Dwight Ashley - "Four"
(Ashley Media Corp 2004, AMC-04002)
From Aural Innovations #31 (June 2005)
With last year's Discrete Carbon and his newest release Four, Dwight Ashley has quickly established himself as one of the most inventive American composers of intelligent ambient music. Like his debut album, Four evokes a plethora of shades and hues that unites the agrarian and the industrial, the environmental and the technological, the spiritual and the intellectual. With little more than a guitar, some effects and a few synthesizers Ashley has constructed an audio verite soundtrack for the landscape of the American soul - a kind of ambient Western.
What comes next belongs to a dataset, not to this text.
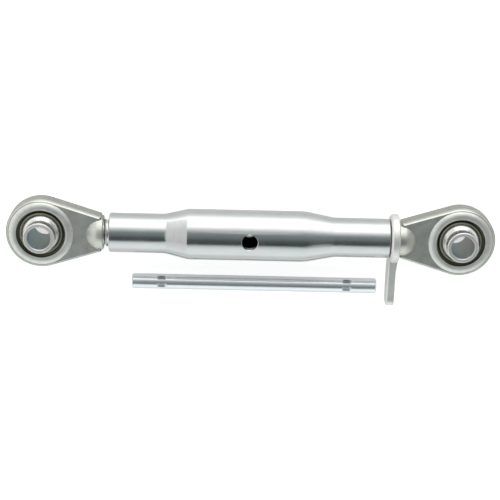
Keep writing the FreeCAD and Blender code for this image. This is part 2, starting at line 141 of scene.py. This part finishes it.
def makeScratchGroup():
    # short handling scratches, thin bands of a warped noise
    group, given, made = newGroup(
        "handlingMarks",
        [("Vector", "NodeSocketVector", (0, 0, 0)), ("Scale", "NodeSocketFloat", 60.0),
         ("Width", "NodeSocketFloat", 0.012)],
        [("Mask", "NodeSocketFloat")])
    marks = []
    for turn, stretch in enumerate(((1.0, 0.16, 0.3), (0.2, 1.0, 0.5), (0.7, 0.25, 1.0))):
        placed = stretched(group, given.outputs["Vector"], stretch)
        scale = maths(group, "MULTIPLY", given.outputs["Scale"], 1.0 + 0.37 * turn)
        line = noiseAt(group, placed, scale, 1.0)
        away = maths(group, "ABSOLUTE", maths(group, "SUBTRACT", line, 0.5))
        marks.append(maths(group, "LESS_THAN", away, given.outputs["Width"]))
    patch = noiseAt(group, given.outputs["Vector"], 45.0, 1.0)
    here = maths(group, "GREATER_THAN", patch, 0.56)
    either = maths(group, "MAXIMUM", maths(group, "MAXIMUM", marks[0], marks[1]), marks[2])
    feed(group, made.inputs["Mask"], maths(group, "MULTIPLY", either, here))
    return group


# distances from the pin's axis, and heights over the middle of the eye
eyePlaces = {"recessRadius": 20.55 * mm, "recessHeight": 9.5 * mm, "lipRadius": 17.9 * mm,
             "lipHeight": 7.5 * mm, "rimInner": 20.3 * mm, "rimOuter": 26.95 * mm, "raisedHeight": 8.03 * mm,
             "edgeRadius": 26.0 * mm, "edgeLow": 7.1 * mm, "edgeHigh": 7.97 * mm, "bossRadius": 36.0 * mm}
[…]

Thus, where "I Saw a Thousand Swallows" haunts the listener with unresolved chords and a gray impressionism of only half-remembered dreams, "Machina ex Deus" thrusts one into a much darker space where the kling-klang of grinding gears against a backdrop of supernatural found sounds evokes a sense of the mystical in collision with the mechanistic. "Stranded II" quietly drifts out of a sustained filter sweep that generates an ominous portent of impending disaster. This richly textured and finely realized piece is almost paradigmatic of Ashley's approach to composition: thickly sustained chords, shimmering guitar textures, and long, languorous washes of electronic sound. There's hardly a wasted track on Four and it all flows together in a seamless procession as if Ashley were engineering a megalith of sound. The extraordinary "The Mighty Fallen Rust in the Sun," though not the album's concluding track, has all the sublime grandeur of a fulfilling finale. With its eerily sustained synthesizer motif rising and falling in the background, Ashley's electronic embellishments for infinitely sustained guitar create an edgy counterpoint that commands or perhaps invites a sense of the cosmic in our ordinary, everyday experience of sound as a fundamental element of nature. Simply put, Four is a superbly accurate forecast of the weather of the human heart as it moves through the stormy terrain of our increasingly mechanized world.